Architecture
AsiaIslamic Architecture
The religious landscape of India, and indeed large portions of southeast Asia, was dramatically changed with the spread of Islam from the west. Islamic armies of the Turks and Afghans conquered northern India in the late twelfth century, and an independent Islamic state was declared there in 1206. Mosque building now took the place of temple building, revealing a fundamental difference in the concept of the religious building. Whereas the Hindu temple was a vertical point marker in space, its interior densely enclosed, dark, mysteriously introvert, the mosque in contrast (inspired by the court of the prophet Muhammad's house in Mecca) was open to the sky, a public gathering place for prayer, extrovert. The introduction of Islam in Hindu India set up a fundamental conflict that still continues, after eight centuries, to generate intense clashes and to cause bloodshed.
By about 1500 this Islamic empire was enlarged by Babur, founder of the Mughal dynasty, to extend from Afghanistan to Bengal. By this time a distinctive north Indian Islamic culture had emerged, with Islam established as the official religion, but with later Mughal emperors such as Akbar and Shah Jahan fostering a broader cultural tolerance. Where the teaching of Islam held firm, however, was in the elimination of figural sculpture from sacred buildings (although figural painting was practiced separately). Gardens, mirroring the Koranic descriptions of paradise, became a design specialty of the Mughals.

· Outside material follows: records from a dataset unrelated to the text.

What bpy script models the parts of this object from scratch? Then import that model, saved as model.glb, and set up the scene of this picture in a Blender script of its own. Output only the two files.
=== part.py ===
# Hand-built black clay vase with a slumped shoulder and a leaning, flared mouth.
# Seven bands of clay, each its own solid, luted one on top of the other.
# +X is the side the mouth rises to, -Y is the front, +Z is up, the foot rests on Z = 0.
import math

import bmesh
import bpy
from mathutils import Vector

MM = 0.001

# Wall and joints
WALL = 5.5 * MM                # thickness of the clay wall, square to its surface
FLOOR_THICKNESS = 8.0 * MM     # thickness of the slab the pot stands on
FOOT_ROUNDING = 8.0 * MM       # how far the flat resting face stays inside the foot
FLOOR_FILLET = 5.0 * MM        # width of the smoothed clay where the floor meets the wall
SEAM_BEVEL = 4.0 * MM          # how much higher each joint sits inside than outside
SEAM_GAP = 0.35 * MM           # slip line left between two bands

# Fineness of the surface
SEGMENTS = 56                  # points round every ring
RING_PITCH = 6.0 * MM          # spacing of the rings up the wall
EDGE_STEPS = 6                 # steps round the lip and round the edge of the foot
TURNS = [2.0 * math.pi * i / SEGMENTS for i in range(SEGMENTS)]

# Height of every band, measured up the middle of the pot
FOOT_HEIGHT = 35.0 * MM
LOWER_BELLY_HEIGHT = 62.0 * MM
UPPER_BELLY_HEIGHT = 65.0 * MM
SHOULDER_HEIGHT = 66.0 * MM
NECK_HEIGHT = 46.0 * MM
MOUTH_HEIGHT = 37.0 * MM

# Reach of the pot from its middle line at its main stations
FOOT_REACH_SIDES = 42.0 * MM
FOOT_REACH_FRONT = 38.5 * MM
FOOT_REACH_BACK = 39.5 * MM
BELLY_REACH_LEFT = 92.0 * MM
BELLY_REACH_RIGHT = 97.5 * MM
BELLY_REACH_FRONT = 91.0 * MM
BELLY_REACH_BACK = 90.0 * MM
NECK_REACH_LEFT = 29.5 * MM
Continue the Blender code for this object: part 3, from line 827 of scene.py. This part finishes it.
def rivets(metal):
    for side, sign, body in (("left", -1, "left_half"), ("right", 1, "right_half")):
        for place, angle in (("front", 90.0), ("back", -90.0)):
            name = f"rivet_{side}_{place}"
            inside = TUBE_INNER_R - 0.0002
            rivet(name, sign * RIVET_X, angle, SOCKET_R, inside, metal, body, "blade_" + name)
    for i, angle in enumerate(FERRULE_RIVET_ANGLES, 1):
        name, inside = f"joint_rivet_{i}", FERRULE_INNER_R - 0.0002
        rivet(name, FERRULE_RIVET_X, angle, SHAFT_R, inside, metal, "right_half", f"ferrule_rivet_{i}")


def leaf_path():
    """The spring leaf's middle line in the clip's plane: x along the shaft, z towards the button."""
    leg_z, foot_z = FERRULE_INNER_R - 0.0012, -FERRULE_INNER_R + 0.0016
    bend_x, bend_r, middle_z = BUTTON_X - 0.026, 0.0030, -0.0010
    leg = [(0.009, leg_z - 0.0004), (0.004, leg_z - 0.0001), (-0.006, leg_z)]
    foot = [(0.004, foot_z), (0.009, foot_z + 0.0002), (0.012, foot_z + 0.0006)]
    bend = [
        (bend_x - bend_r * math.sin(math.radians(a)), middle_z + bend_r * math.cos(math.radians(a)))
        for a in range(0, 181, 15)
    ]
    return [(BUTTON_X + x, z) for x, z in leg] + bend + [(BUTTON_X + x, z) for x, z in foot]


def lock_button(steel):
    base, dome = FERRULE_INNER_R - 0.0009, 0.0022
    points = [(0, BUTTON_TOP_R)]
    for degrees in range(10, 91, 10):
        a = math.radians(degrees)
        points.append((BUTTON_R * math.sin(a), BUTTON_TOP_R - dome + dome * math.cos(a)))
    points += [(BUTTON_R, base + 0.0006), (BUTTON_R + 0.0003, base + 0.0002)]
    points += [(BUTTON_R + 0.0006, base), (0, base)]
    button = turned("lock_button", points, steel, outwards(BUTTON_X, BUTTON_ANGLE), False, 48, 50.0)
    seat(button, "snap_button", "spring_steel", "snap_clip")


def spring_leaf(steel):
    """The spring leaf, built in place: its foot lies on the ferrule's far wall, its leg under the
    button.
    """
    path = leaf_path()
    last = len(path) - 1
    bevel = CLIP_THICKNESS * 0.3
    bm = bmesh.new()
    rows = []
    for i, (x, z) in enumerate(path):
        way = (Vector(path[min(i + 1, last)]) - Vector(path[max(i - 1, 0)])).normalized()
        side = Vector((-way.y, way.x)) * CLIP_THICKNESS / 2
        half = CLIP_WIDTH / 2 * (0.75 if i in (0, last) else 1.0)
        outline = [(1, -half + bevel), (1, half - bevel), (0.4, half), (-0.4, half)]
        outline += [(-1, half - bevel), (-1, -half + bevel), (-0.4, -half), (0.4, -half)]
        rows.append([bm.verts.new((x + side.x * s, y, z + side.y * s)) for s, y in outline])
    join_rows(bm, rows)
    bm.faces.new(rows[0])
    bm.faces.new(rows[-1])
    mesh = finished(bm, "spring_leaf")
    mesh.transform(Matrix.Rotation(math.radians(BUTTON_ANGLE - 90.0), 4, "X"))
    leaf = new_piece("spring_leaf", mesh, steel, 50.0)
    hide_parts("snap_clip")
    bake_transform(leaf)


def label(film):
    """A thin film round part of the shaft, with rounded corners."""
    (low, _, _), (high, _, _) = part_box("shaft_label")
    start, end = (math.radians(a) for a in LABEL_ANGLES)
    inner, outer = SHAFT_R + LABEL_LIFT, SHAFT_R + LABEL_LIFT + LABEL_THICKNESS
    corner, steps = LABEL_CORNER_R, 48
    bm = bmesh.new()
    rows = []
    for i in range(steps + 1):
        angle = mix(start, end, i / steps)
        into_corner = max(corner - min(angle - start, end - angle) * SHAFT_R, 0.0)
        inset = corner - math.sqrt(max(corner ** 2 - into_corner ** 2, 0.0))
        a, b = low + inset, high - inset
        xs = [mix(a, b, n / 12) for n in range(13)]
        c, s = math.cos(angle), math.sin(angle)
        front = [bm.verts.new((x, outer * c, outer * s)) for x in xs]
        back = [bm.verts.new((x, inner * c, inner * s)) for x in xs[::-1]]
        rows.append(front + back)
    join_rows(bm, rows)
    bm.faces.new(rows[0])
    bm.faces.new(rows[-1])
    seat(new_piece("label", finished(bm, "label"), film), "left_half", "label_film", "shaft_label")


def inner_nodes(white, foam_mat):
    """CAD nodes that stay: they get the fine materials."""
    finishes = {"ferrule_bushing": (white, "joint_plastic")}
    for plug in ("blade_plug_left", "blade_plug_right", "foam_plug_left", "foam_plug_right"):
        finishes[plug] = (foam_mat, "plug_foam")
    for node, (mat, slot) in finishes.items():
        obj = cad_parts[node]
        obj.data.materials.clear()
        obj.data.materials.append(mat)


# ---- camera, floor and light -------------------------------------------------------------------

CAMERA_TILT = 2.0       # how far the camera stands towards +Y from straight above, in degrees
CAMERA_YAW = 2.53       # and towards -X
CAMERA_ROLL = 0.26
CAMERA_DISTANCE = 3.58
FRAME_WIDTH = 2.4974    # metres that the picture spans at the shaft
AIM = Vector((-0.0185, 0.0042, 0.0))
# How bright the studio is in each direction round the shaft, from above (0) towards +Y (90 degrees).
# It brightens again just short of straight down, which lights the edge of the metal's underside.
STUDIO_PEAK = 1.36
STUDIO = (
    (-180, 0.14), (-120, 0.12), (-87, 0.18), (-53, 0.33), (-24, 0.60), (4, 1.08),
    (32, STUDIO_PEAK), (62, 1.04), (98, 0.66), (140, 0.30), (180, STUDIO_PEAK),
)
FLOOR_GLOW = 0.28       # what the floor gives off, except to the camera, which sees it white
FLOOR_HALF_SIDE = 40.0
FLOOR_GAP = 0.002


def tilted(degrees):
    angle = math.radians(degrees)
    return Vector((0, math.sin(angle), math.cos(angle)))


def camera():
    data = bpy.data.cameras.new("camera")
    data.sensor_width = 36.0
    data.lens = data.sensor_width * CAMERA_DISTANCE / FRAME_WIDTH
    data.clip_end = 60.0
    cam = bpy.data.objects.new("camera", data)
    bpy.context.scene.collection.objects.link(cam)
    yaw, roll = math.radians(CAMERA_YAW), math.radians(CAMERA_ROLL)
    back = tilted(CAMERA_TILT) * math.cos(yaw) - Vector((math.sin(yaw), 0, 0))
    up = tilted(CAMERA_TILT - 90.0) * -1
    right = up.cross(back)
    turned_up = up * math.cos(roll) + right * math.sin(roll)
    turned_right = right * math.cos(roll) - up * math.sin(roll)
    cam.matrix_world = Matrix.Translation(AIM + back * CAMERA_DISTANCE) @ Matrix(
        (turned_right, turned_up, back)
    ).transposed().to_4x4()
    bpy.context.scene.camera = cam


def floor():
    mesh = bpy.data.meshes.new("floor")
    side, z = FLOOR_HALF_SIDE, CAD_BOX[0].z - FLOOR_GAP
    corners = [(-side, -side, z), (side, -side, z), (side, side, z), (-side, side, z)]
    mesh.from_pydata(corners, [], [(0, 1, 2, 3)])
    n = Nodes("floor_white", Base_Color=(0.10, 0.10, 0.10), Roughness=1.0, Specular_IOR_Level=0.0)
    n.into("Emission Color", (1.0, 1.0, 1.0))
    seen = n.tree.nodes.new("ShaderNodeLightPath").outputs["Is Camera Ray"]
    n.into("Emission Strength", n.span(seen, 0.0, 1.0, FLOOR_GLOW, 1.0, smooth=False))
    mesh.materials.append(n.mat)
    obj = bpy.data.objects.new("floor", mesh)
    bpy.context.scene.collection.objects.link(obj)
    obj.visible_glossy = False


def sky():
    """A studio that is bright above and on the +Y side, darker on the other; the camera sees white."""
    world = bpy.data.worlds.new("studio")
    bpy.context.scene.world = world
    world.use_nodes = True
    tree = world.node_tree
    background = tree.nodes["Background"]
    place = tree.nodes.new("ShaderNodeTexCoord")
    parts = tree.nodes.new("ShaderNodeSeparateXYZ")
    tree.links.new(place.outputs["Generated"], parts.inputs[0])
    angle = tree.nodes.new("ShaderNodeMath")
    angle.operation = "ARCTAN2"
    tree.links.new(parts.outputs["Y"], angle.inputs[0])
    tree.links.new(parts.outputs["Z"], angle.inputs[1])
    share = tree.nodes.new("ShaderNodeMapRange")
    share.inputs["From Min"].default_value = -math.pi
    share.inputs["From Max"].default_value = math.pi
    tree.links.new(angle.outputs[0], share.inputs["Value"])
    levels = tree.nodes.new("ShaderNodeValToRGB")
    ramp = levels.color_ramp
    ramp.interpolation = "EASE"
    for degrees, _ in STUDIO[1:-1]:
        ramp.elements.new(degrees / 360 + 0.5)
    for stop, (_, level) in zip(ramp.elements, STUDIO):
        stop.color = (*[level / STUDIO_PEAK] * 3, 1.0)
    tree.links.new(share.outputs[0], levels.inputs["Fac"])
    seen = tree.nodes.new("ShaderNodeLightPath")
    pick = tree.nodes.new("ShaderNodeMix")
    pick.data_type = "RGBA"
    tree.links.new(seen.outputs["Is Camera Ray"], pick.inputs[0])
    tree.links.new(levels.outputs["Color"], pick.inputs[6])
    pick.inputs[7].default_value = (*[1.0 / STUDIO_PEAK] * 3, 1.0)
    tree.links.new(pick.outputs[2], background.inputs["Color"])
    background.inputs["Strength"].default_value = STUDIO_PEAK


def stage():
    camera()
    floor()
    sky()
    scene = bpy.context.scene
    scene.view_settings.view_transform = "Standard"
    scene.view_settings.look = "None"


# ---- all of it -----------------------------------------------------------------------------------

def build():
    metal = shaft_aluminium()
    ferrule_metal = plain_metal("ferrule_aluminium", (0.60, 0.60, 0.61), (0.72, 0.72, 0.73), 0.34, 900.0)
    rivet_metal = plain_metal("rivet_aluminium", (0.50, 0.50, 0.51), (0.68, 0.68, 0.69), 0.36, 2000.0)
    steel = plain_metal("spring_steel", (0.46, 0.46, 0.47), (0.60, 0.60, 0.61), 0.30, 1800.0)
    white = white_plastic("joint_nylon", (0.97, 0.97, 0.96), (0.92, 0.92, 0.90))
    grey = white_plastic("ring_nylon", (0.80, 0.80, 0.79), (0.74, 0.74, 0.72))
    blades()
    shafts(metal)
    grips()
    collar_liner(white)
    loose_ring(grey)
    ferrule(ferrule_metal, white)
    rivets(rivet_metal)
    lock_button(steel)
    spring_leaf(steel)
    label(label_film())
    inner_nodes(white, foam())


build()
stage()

For many observers, the pinnacle of Mughal architecture was reached with the creation of a striking white marble tomb, the Taj Mahal, built by the bereft emperor Shah Jahan on the banks of Jumna River near Agra, Uttar Pradesh, to honor his beloved wife Mumtaz Mahal, who died in childbirth. Begun around 1631, the building itself was finished in six years, while the garden and adjoining buildings were completed in 1643. Bounded by a wall punctuated by a large entry gate on the southern edge is a broad square garden laid out in a precise grid, with channels of water on the axes (symbolic of the rivers of paradise) converging on a slightly elevated pool in the center. Lawns and planted beds fill the four quadrangles; originally intended to have different plants producing flowers continuously during the cycle of the seasons, the flower beds were framed by fruit trees. No literate Mughal entering the garden could fail to appreciate the images of paradise that informed every aspect of the design, for over the entry gate, written out in black marble inlay in a white marble band, is this passage from the Koran:
But Oh thou soul at peace,
Return thou unto thy Lord, well-pleased, and well-pleasing unto Him,
Enter thou among thy servants,
And enter thou My paradise.
At the northern edge, on a raised platform is the white domed tomb, a masterwork conceived by the Shah's architects, Ustad Ahmed Lahori and Ahb al-Karim Ma mur Kahn, aided by the court calligrapher Amanat Khan. The square mass of the central building is a symbol of calm and harmony, for it is exactly as high as it is wide, and the height of the dome is exactly the same as that of the arched entry block. The white marble mass of the building is embellished everywhere with representations of the flowers of paradise, crafted of inlays of jade, lapis, amber, carnelian, jasper, amethyst, agate, heliotrope, and green beryl. In addition to the flower and geometrical ornamental inlays, black marble inlay everywhere presents passages from the Koran that relate to paradise on the Day of Judgment. In its purity of material and its balance of proportions, the Taj Mahal serves as a fitting representation of paradise.